Roll out the pastry dough between two sheets of baking parchment until 5mm thick. Allow to rest in the fridge again for 20 minutes, then cut into a round to fit in the bottom of your tin or tins. For a large tart, use a 26cm tart tin that is 1.5cm deep; for individual tarts you need six 8cm tart tins that are 1.5cm deep. Line the bottom of the tin (just the bottom, not the sides) with the pastry, then set on a baking tray lined with baking parchment. Place in the fridge to chill while you cook the apples.
Put the apples and apple juice in a large saucepan, set over a moderate heat and cook until just tender. Remove from the heat and cool. Drain the apples in a sieve set over a clean pan; set the apples aside. Boil the apple juice until it has reduced to a thick glaze. Set aside.
Preheat your oven to 180°C/350°F/gas mark 4. Place the tray with the tart tin in the oven and bake for 12 minutes, until the pastry base is set and golden brown. Remove from the oven and reduce the temperature to 165°C/325°F/gas mark 3. Mix the cooked apples with the apple glaze (try not to break down the apples too much so they retain some texture), then pack on top of the pastry in the tin. Bake for 20 minutes, until most of the liquid from the apples has evaporated.
Cover the tart with baking parchment, then set another baking tray on top, weighed down with something heavy, and allow to cool. Once cold, remove the tart from the tin and transfer it to a baking tray.

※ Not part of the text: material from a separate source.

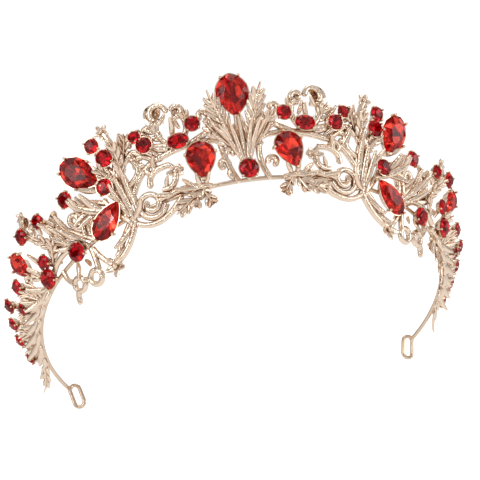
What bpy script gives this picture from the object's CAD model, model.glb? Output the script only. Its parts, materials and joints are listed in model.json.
import json
import math
import random

import bmesh
import bpy
from mathutils import Matrix, Vector

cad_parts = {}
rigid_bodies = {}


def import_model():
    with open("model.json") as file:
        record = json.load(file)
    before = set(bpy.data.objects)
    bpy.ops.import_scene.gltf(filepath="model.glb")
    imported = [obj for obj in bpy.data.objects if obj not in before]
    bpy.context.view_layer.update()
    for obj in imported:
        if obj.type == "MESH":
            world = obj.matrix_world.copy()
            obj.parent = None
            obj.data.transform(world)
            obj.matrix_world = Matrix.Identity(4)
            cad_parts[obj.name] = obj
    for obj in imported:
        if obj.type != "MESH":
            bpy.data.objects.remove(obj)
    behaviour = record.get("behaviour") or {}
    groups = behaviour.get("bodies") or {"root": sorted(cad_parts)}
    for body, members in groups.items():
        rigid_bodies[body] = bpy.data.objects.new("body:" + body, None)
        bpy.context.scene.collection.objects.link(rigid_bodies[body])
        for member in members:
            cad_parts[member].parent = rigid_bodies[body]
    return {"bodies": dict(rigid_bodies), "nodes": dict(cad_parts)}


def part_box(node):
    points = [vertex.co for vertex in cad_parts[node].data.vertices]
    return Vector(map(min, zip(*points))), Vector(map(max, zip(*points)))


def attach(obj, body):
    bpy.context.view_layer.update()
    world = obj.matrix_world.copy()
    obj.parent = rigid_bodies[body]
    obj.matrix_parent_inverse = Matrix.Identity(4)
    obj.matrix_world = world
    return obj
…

For the meringue, whisk the egg whites until stiff peaks will form. Gradually add the sugar, whisking, and continue to whisk until very stiff. Place the meringue in a piping bag fitted with a 1.5cm plain nozzle and pipe small ‘tufts’ on top of the apple. Bake for 6 minutes, until the meringue is crisp on the surface. Serve immediately, or wait until later in the day when the tart will need 5 minutes reheating prior to serving.